Boys, Buns and Babylon

 

A former Metro contributor’s first novel is a darkly comic glimpse into alienated youth and sex tourism.

 

Vacuum-Packed

By Robin Newbold

 

280 pp, trade paper

Published by nightwares Books

 

Reviewed by Daniel Gawthrop, The Nation

 

Given the mountain of expat novels that paint Thailand as exotic sex paradise, you’d think Bangkok’s throbbing gay subculture would figure in at least some of them.

But other than Peter Jackson’s The Intrinsic Quality of Skin (Floating Lotus, 1994), an oddly baroque tale of a gay Australian who thinks he’s a Thai man trapped in a white man’s body, there’s been nothing until this small press offering from Robin Newbold.

Full disclosure: Newbold is a personal friend, and I’m singled out for “honourable mention” in the credits (for moral support and shared bar tabs at Balcony). That said, bias shouldn’t be a problem here. Based on the brief synopsis I read before Vacuum Packed was published, without having seen the manuscript, I found little reason to be optimistic.

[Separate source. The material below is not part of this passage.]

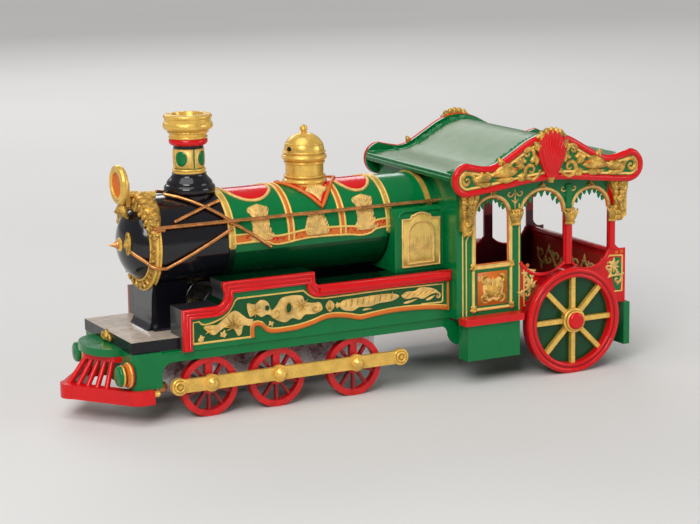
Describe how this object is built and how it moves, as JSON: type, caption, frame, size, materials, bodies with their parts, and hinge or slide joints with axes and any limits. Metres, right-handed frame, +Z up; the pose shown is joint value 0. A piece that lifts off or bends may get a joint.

This was not because Newbold, a 33-year-old British freelance journalist and former contributing editor at Metro, had never published fiction. It was more a question of whether readers could sustain interest in the book’s two 20-something protagonists: Jamie, a vacuous disco bunny with the attention span of a squirrel, and Craig, the lover he dumps after discovering he’s HIV-positive. What could one learn from the self-absorbed musings of such post-literate, designer drug-popping slackers?

A fair bit, it turns out. Newbold, who has obviously read his P.P. Hartnett and Bret Easton Ellis, describes the emptiness of pop culture and the wreckage of lost young lives with a world-weary cynicism that can sting with its bite:

 

According to Attitude if someone held your stare for over twelve seconds it meant they wanted you and Jamie calculated the guy had held his gaze for at least fifteen seconds last visit. He normally relied on such pop psychology as gospel and certainly hoped it was true as he was desperate for some ‘boy on boy action’, as it was so charmingly termed in the pink press.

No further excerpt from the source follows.